▶ [WRITTEN REQUEST] Tally the lines containing the word "bends" and give the total alone.
____________________
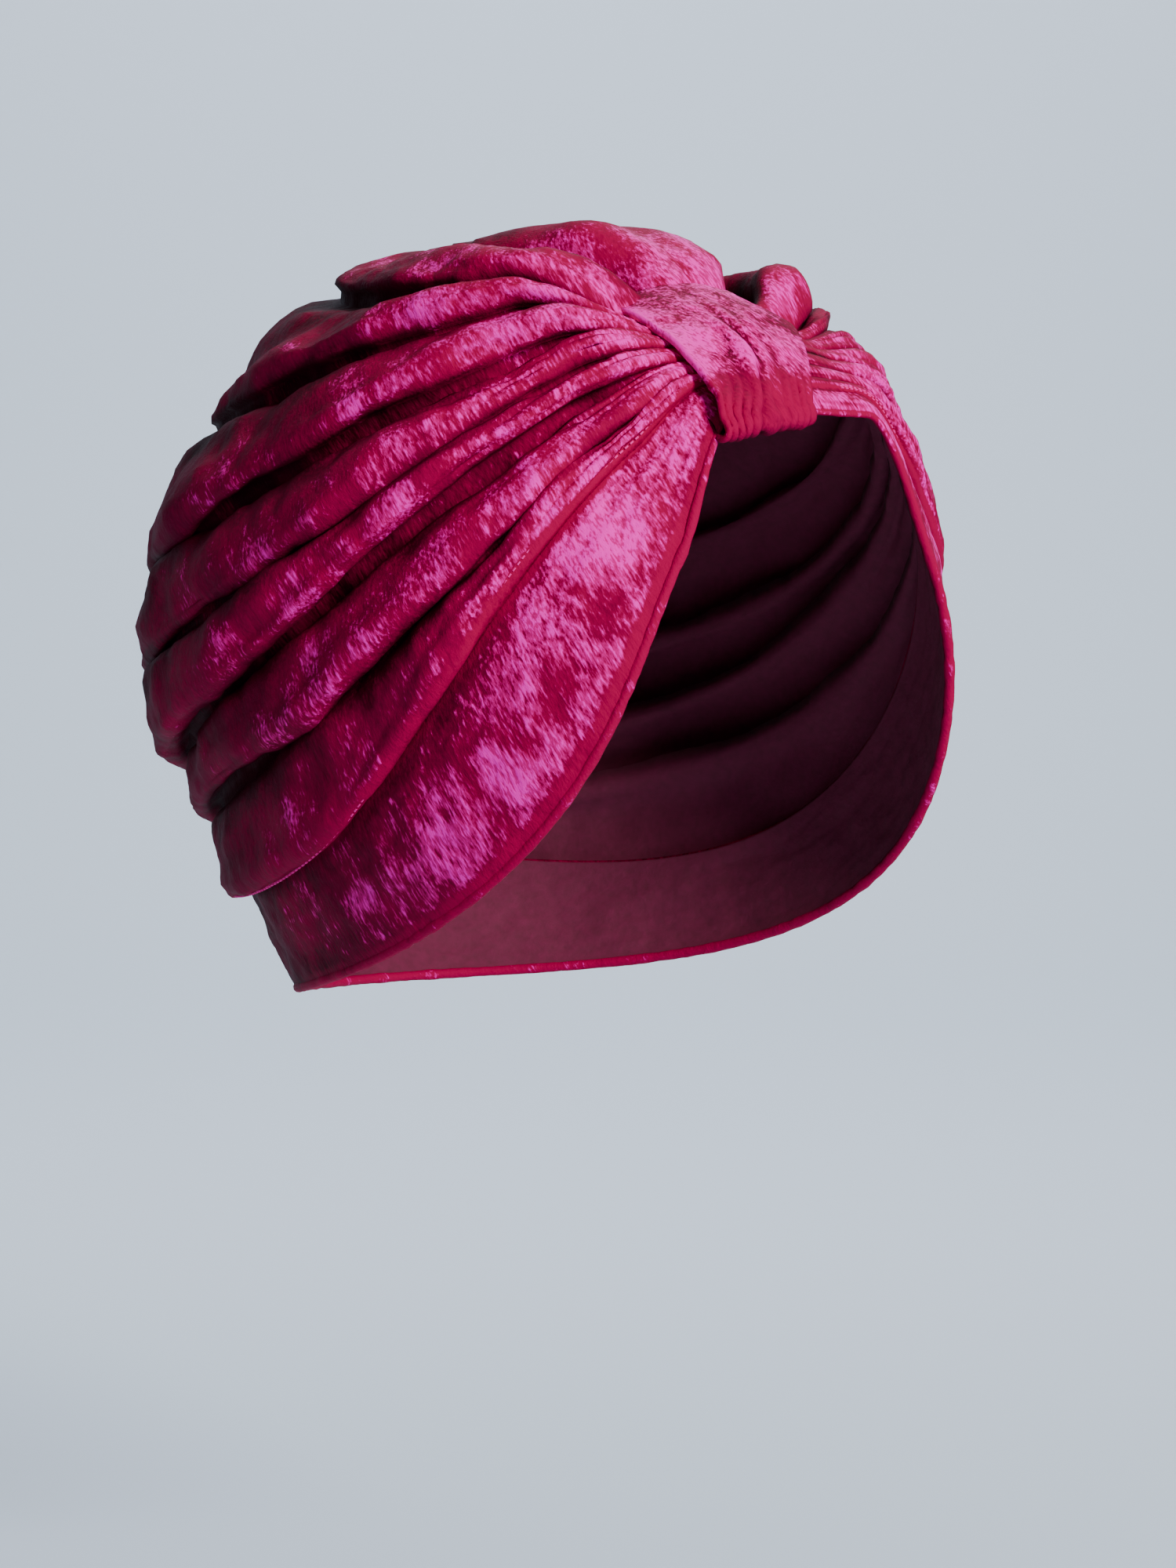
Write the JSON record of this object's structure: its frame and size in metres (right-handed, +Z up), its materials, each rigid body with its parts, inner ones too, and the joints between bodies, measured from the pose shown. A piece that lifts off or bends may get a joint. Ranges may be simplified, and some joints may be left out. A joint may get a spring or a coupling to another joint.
{
  "type": "turban headwrap",
  "caption": "Close-fitting pleated turban headwrap with a gathered front knot held by a centre band and a smooth lower band round the head.",
  "frame": {"origin": "middle of the head inside the cap, at the head-size line above the ears", "axes": "+Z up along the head, -Y towards the wearer's face, +X towards the wearer's left"},
  "size_m": [0.202, 0.2126, 0.2015],
  "materials": {
    "crown_cloth": "crushed velvet",
    "band_cloth": "crushed velvet",
    "centre_cloth": "crushed velvet"
  },
  "bodies": {
    "root": {"crown": "crown_cloth", "side_band": "band_cloth", "centre_band": "centre_cloth"}
  },
  "joints": []
}
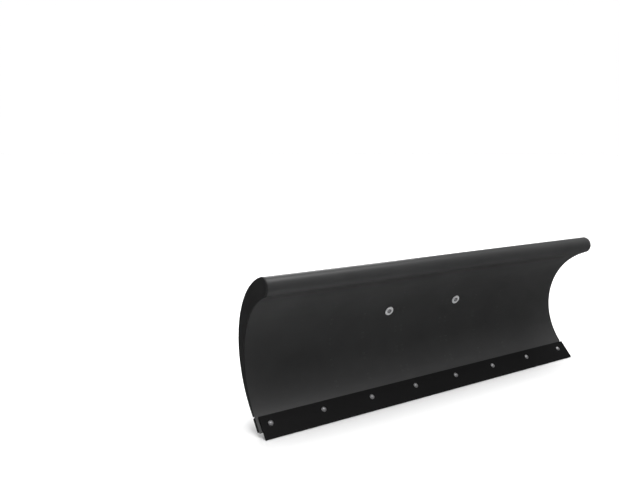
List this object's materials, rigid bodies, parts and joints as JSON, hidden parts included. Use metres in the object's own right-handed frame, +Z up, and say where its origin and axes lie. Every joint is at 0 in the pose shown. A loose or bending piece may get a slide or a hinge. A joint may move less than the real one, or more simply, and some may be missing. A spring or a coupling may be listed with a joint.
{
  "type": "atv plow blade",
  "caption": "Curved rolled-top ATV snow plow blade with a bolted wear bar, skid shoes, spring trip hinge and angling push head.",
  "frame": {"origin": "centre of the bounding box in X and Y, on the ground under the wear bar and skid shoes", "axes": "+X along the blade to the right as seen from the front, -Y the way the blade faces, +Z up"},
  "size_m": [1.55, 0.4926, 0.5563],
  "materials": {
    "grey_powder_coat": "satin",
    "black_powder_coat": "satin",
    "wear_steel": "satin",
    "zinc_plate": "satin",
    "spring_steel": "satin",
    "cast_iron": "matte",
    "cap_plastic": "matte"
  },
  "bodies": {
    "blade": {"moldboard": "grey_powder_coat", "end_plate_left": "grey_powder_coat", "end_plate_right": "grey_powder_coat", "wear_bar": "wear_steel", "backing_bar": "wear_steel", "wear_bar_bolts": "zinc_plate", "wear_bar_nuts": "zinc_plate", "hinge_rib_inner_left": "black_powder_coat", "hinge_rib_inner_right": "black_powder_coat", "hinge_rib_outer_left": "black_powder_coat", "hinge_rib_outer_right": "black_powder_coat", "rib_mid_left": "black_powder_coat", "rib_mid_right": "black_powder_coat", "rib_outer_left": "black_powder_coat", "rib_outer_right": "black_powder_coat", "tie_bar": "black_powder_coat", "face_bolts": "zinc_plate", "face_washers": "zinc_plate", "face_nuts": "zinc_plate", "spring_bracket_left": "black_powder_coat", "spring_bracket_right": "black_powder_coat", "spring_anchor_bolts": "zinc_plate", "spring_anchor_nuts": "zinc_plate", "skid_socket_left": "black_powder_coat", "skid_socket_right": "black_powder_coat", "skid_clamp_bolts": "zinc_plate", "skid_clamp_nuts": "zinc_plate", "trip_pins": "zinc_plate", "trip_pin_clips": "spring_steel"},
    "swivel": {"swivel_tube": "black_powder_coat", "swivel_tube_caps": "cap_plastic", "swivel_lugs": "black_powder_coat", "sector_plate": "black_powder_coat", "kingpin_hub": "black_powder_coat", "spring_tabs": "black_powder_coat", "spring_tab_bolts": "zinc_plate", "spring_tab_nuts": "zinc_plate"},
    "head": {"head_top_plate": "black_powder_coat", "head_bottom_plate": "black_powder_coat", "head_flange": "black_powder_coat", "head_gussets": "black_powder_coat", "kingpin": "zinc_plate", "kingpin_washers": "zinc_plate", "kingpin_nut": "zinc_plate", "lock_housing": "black_powder_coat", "lock_spring": "spring_steel"},
    "lock": {"lock_pin": "zinc_plate", "lock_handle": "spring_steel"},
    "springs_upper": {"spring_hook_upper_left": "spring_steel", "spring_hook_upper_right": "spring_steel", "spring_coil_left": "spring_steel", "spring_coil_right": "spring_steel"},
    "springs_lower": {"spring_hook_lower_left": "spring_steel", "spring_hook_lower_right": "spring_steel"},
    "skid_left": {"skid_shoe_left": "cast_iron", "skid_stem_left": "zinc_plate", "skid_clip_left": "spring_steel"},
    "skid_right": {"skid_shoe_right": "cast_iron", "skid_stem_right": "zinc_plate", "skid_clip_right": "spring_steel"}
  },
  "joints": [
    {"name": "trip_hinge", "type": "hinge", "parent": "blade", "child": "swivel", "pos_m": [0, -0.0587, 0.09], "axis": [1, 0, 0], "range_deg": [-30, 0], "stiffness_Nm_per_rad": 350, "springref_deg": 19.77},
    {"name": "angle_pivot", "type": "hinge", "parent": "swivel", "child": "head", "pos_m": [0, 0.0873, 0.09], "axis": [0, 0, 1], "range_deg": [-30, 30]},
    {"name": "lock_slide", "type": "slide", "parent": "head", "child": "lock", "axis": [0, 0, 1], "range_m": [-0.034, 0], "deforming": ["lock_spring"]},
    {"name": "spring_swing", "type": "hinge", "parent": "blade", "child": "springs_upper", "pos_m": [0, -0.01997, 0.31953], "axis": [1, 0, 0], "range_deg": [-6.44, 0]},
    {"name": "spring_stretch", "type": "slide", "parent": "springs_upper", "child": "springs_lower", "axis": [0, 0.3701, -0.929], "range_m": [0, 0.05875], "deforming": ["spring_coil_left", "spring_coil_right"]},
    {"name": "skid_left_slide", "type": "slide", "parent": "blade", "child": "skid_left", "axis": [0, 0, 1], "range_m": [-0.028, 0.033]},
    {"name": "skid_right_slide", "type": "slide", "parent": "blade", "child": "skid_right", "axis": [0, 0, 1], "range_m": [-0.028, 0.033]}
  ],
  "couplings": [
    {"joint": "spring_swing", "follows": "trip_hinge", "ratio": 0.20477},
    {"joint": "spring_stretch", "follows": "trip_hinge", "m_per_rad": -0.11125}
  ]
}
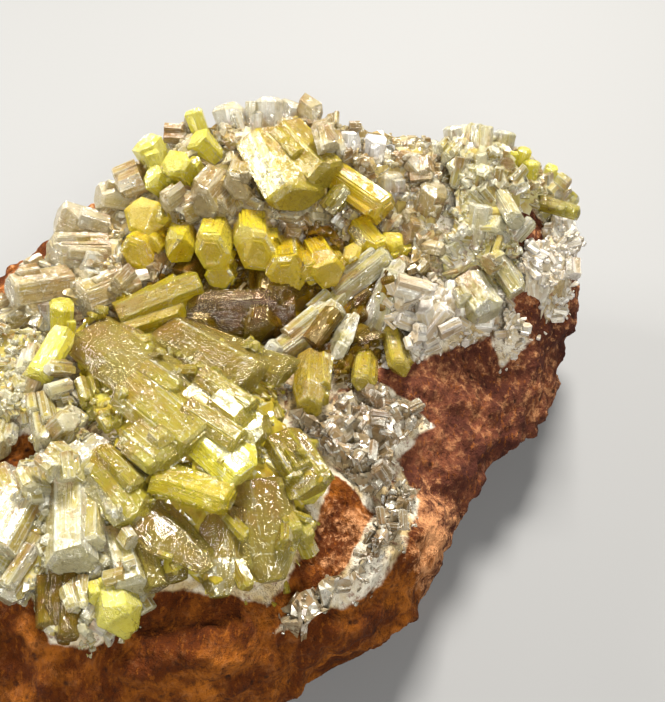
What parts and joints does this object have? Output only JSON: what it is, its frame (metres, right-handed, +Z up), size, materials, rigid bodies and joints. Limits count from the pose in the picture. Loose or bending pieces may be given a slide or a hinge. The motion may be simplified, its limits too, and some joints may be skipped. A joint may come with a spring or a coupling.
{
  "type": "mimetite specimen",
  "caption": "Hand specimen of yellow hexagonal mimetite crystals grown over a lump of rusty limonite, lying on a flat cut.",
  "frame": {"origin": "on the flat cut under the rock, below its middle", "axes": "+Z up out of the crystal-covered side, +X along the longest side, -Y towards the front fan of crystals"},
  "size_m": [0.0624, 0.0615, 0.0278],
  "materials": {
    "limonite": "dry, rough and earthy",
    "olive_crystal": "clear, resinous, with veils",
    "honey_crystal": "clear, resinous",
    "yellow_crystal": "clear, resinous",
    "lemon_crystal": "milky, resinous",
    "straw_crystal": "clear, striated",
    "smoky_crystal": "clear, veiled",
    "druse": "fine sparkling crystals",
    "pale_crystal": "frosted",
    "white_crust": "white and chalky, fine crystals"
  },
  "bodies": {
    "root": {"back_cluster": "druse", "barrel_crystal": "olive_crystal", "centre_crust": "pale_crystal", "centre_prism": "yellow_crystal", "fan_cluster": "straw_crystal", "foot_prism_1": "olive_crystal", "foot_prism_2": "olive_crystal", "front_bud": "lemon_crystal", "front_cluster": "white_crust", "great_prism": "olive_crystal", "honey_row": "honey_crystal", "left_cluster": "druse", "lemon_bud_1": "lemon_crystal", "lemon_bud_2": "lemon_crystal", "lemon_bud_3": "lemon_crystal", "lemon_bud_4": "lemon_crystal", "lemon_bud_5": "lemon_crystal", "lone_bud": "lemon_crystal", "matrix": "limonite", "orange_bud_1": "honey_crystal", "orange_bud_2": "honey_crystal", "pale_block": "pale_crystal", "ridge_cluster": "druse", "ridge_prism": "honey_crystal", "right_cluster": "pale_crystal", "rim_block": "straw_crystal", "rim_bud_1": "lemon_crystal", "rim_bud_2": "lemon_crystal", "rim_crust": "white_crust", "rim_prism": "straw_crystal", "side_prism": "lemon_crystal", "striated_stub": "straw_crystal", "striped_prism": "pale_crystal", "tongue_crust": "pale_crystal", "valley_cluster": "smoky_crystal", "vein_crust": "white_crust", "west_cluster": "pale_crystal", "white_blade_1": "pale_crystal", "white_blade_2": "pale_crystal", "white_tile_1": "white_crust", "white_tile_2": "white_crust", "window_prism": "pale_crystal"}
  },
  "joints": []
}
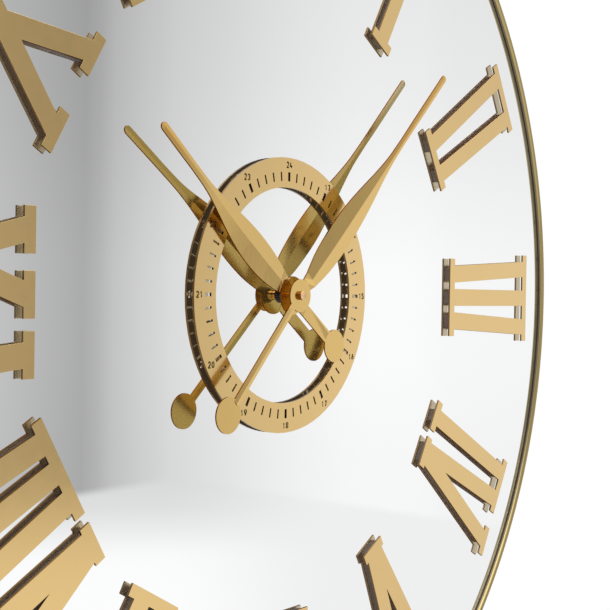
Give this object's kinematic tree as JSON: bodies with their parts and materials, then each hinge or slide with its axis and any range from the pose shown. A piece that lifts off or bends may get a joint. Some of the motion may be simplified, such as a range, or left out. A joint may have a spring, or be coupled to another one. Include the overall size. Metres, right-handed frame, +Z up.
{
  "type": "mirror wall clock",
  "caption": "Round mirror wall clock with a thin gold rim, raised Roman numerals, a cut-through inner hour ring, pressed leaf hands and a quartz movement.",
  "frame": {"origin": "The point of the wall plane behind the centre of the dial.", "axes": "+X right as seen from the front, +Y into the wall, +Z up; the dial faces -Y."},
  "size_m": [0.6, 0.0462, 0.6],
  "materials": {
    "gold_plate": "polished gold-anodised sheet, laser cut",
    "gold_hand": "satin gold-anodised sheet, pressed",
    "gold_rim": "polished gold-anodised band",
    "brass": "turned brass",
    "mirror": "silvered glass",
    "board_paint": "black painted fibreboard",
    "foam": "black foam tape",
    "felt": "black felt on rubber",
    "black_plastic": "moulded, fine grain",
    "white_plastic": "moulded acetal",
    "magnet": "moulded ferrite",
    "steel": "zinc plated",
    "nickel": "nickel plated spring strip",
    "copper_wire": "wound enamelled wire",
    "circuit_board": "solder mask",
    "battery_sleeve": "plain printed sleeve"
  },
  "bodies": {
    "clock_body": {"backing_board": "board_paint", "bond_ring": "foam", "mirror_glass": "mirror", "rim": "gold_rim", "numeral_i": "gold_plate", "numeral_ii": "gold_plate", "numeral_iii": "gold_plate", "numeral_iv": "gold_plate", "numeral_v": "gold_plate", "numeral_vi": "gold_plate", "numeral_vii": "gold_plate", "numeral_viii": "gold_plate", "numeral_ix": "gold_plate", "numeral_x": "gold_plate", "numeral_xi": "gold_plate", "numeral_xii": "gold_plate", "pad_i": "foam", "pad_ii": "foam", "pad_iii": "foam", "pad_iv": "foam", "pad_v": "foam", "pad_vi": "foam", "pad_vii": "foam", "pad_viii": "foam", "pad_ix": "foam", "pad_x": "foam", "pad_xi": "foam", "pad_xii": "foam", "hour_ring": "gold_plate", "ring_pad_1": "foam", "ring_pad_2": "foam", "ring_pad_3": "foam", "stator": "steel", "coil": "copper_wire", "circuit_board": "circuit_board", "battery": "battery_sleeve", "contact_plus": "nickel", "contact_minus": "nickel", "movement_case": "black_plastic", "rear_cover": "black_plastic", "shaft_tube": "black_plastic", "washer": "nickel", "shaft_nut": "brass", "hanger": "steel", "hanger_screw_left": "steel", "hanger_screw_right": "steel", "bumper_left": "felt", "bumper_right": "felt"},
    "minute_works": {"minute_hand": "gold_hand", "minute_cap": "brass", "minute_arbor": "brass"},
    "hour_works": {"hour_hand": "gold_hand", "hour_wheel": "brass"},
    "motion_wheel": {"motion_wheel": "white_plastic"},
    "setting_knob": {"setting_knob": "white_plastic"},
    "rotor": {"rotor": "magnet"},
    "step_wheel": {"step_wheel": "white_plastic"},
    "seconds_wheel": {"seconds_wheel": "white_plastic"},
    "third_wheel": {"third_wheel": "white_plastic"},
    "centre_wheel": {"centre_wheel": "brass"}
  },
  "joints": [
    {"name": "minute_turn", "type": "hinge", "parent": "clock_body", "child": "minute_works", "pos_m": [0, -0.012, 0], "axis": [0, 1, 0], "continuous": true},
    {"name": "hour_turn", "type": "hinge", "parent": "clock_body", "child": "hour_works", "pos_m": [0, -0.012, 0], "axis": [0, 1, 0], "continuous": true},
    {"name": "motion_turn", "type": "hinge", "parent": "clock_body", "child": "motion_wheel", "pos_m": [-0.00922, -0.012, 0.00645], "axis": [0, 1, 0], "continuous": true},
    {"name": "knob_turn", "type": "hinge", "parent": "clock_body", "child": "setting_knob", "pos_m": [-0.00702, -0.012, 0.01892], "axis": [0, 1, 0], "continuous": true},
    {"name": "rotor_turn", "type": "hinge", "parent": "clock_body", "child": "rotor", "pos_m": [0.01602, -0.012, 0.00721], "axis": [0, 1, 0], "continuous": true},
    {"name": "step_turn", "type": "hinge", "parent": "clock_body", "child": "step_wheel", "pos_m": [0.01519, -0.012, 0.01194], "axis": [0, 1, 0], "continuous": true},
    {"name": "seconds_turn", "type": "hinge", "parent": "clock_body", "child": "seconds_wheel", "pos_m": [0.00843, -0.012, 0.01013], "axis": [0, 1, 0], "continuous": true},
    {"name": "third_turn", "type": "hinge", "parent": "clock_body", "child": "third_wheel", "pos_m": [0.00985, -0.012, 0.00209], "axis": [0, 1, 0], "continuous": true},
    {"name": "centre_turn", "type": "hinge", "parent": "clock_body", "child": "centre_wheel", "pos_m": [0, -0.012, 0], "axis": [0, 1, 0], "continuous": true}
  ],
  "couplings": [
    {"joint": "hour_turn", "follows": "minute_turn", "ratio": 0.083333},
    {"joint": "motion_turn", "follows": "minute_turn", "ratio": -0.33333},
    {"joint": "knob_turn", "follows": "minute_turn", "ratio": 0.66667},
    {"joint": "step_turn", "follows": "rotor_turn", "ratio": -0.2},
    {"joint": "seconds_turn", "follows": "rotor_turn", "ratio": 0.033333},
    {"joint": "third_turn", "follows": "rotor_turn", "ratio": -0.0044444},
    {"joint": "centre_turn", "follows": "rotor_turn", "ratio": 0.00055556}
  ]
}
____________________
▶ [COMPLETED EXERCISE] 2